Proteins, Hanold explains, are basically molecular machines that carry out a variety of tasks within the cell, whether it is making molecules that build and maintain cells, receiving and transmitting signals (or messages) through the cell, or acting as a scaffold that ensures the necessary components are in the right place at the right time to function normally.
Hanold is interested in a protein called the epidermal growth factor receptor (EGFR), which is important in processes such as growth, migration, and cell survival. However, an abnormal increase in the number of signals produced by EGFR can contribute to cancer.
A myriad of factors can cause this overproduction of signals, including an increase in stimuli that turn EGFR on, an increase in the amount of EGFR in the cell, or a loss of the ability to turn EGFR off.

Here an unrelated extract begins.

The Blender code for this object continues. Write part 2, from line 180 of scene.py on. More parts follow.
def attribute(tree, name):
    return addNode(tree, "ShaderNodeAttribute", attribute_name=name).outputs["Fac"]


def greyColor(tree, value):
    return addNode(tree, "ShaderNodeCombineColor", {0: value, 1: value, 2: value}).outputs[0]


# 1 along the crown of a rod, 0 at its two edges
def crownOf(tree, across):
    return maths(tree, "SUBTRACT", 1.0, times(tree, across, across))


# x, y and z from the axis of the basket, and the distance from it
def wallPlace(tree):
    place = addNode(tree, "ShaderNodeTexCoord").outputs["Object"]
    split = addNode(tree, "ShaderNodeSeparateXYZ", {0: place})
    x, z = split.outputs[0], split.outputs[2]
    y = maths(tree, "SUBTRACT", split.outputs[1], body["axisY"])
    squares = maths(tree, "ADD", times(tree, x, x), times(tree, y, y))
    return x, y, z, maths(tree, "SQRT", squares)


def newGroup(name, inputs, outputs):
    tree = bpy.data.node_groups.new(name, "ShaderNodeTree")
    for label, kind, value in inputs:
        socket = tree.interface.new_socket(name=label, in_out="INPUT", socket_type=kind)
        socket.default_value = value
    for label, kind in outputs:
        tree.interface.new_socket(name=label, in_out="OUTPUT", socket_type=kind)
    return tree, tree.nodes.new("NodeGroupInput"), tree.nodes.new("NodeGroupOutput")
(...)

“If we piece together how certain proteins within the cell work together to carry out a particular process, we can better understand how the dysfunction of these proteins contributes to various disease states,” Hanold says.
This is where Hanold’s research comes in.

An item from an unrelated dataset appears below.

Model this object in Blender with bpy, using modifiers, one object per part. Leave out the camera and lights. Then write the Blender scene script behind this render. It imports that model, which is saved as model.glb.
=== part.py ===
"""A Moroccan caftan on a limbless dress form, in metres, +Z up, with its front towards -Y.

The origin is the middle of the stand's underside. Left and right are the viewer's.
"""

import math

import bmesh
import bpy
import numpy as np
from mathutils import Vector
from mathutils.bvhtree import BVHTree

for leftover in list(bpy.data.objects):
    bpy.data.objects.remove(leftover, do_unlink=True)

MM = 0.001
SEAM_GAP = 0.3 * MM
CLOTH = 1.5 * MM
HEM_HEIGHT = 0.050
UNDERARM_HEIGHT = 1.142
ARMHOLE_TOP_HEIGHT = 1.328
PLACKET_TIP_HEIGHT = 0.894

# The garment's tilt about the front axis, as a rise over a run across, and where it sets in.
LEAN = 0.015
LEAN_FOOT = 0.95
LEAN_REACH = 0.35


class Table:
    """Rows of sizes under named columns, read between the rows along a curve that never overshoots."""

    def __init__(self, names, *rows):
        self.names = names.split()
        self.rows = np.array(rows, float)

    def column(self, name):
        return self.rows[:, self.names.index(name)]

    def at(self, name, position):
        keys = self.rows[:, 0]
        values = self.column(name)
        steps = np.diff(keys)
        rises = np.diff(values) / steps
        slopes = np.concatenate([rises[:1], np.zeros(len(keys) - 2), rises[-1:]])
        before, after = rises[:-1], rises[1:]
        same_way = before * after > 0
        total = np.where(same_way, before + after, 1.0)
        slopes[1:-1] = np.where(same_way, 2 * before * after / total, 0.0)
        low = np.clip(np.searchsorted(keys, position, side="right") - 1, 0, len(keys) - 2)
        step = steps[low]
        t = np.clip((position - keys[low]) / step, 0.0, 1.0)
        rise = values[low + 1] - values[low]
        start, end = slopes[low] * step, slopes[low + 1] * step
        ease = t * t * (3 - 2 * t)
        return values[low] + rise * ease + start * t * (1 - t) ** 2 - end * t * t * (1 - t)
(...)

Under the direction of her advisor, Dr. Eileen Kennedy, Hanold uses chemistry to develop tools to better understand the biology of the cell, especially how specific proteins within the cell work together to carry out a variety of tasks.
“We are developing molecular tools that can disrupt specific proteins within the cell. We are especially interested in how the interactions between proteins contribute to their function and signaling within the cell.”
Studying these interactions is crucial to understanding further the roles of proteins within the cell.
“Some of these interactions can act as switches, turning a protein on or off. So if we can block the interaction between specific proteins, we can disrupt their function and signaling and study the effects that this has on the cells.”
Already, Hanold’s work has made a significant contribution to EGFR protein interaction research.
“Studies have shown that two EGFR proteins interact with each other to produce the transmitted signal. Using this information, I have designed a molecular tool to block this interaction between the two EGFR proteins, which prevents the signal from being produced.”
Hanold explains how this tool would not only allow researchers to block the signaling of EGFR and study its effect on cellular processes, but it would also allow for a better understanding of the role of the interaction itself in regulating the EGFR signaling pathway.
“If these disruptive tools are effective at blocking signaling, they may also have potential as anti-cancer therapeutics, thus slowing the growth of EGFR-driven cancers,” she explains.
After graduation, Hanold plans to pursue a career in academia. Ultimately, she would like to continue her research in chemical biology and work toward developing molecular probes and potential therapeutic candidates.
“I became interested in this career path as an undergrad because of my experience as a researcher and a tutor. Even during my graduate studies, I enjoyed the combination of mentoring undergraduates while also conducting research.”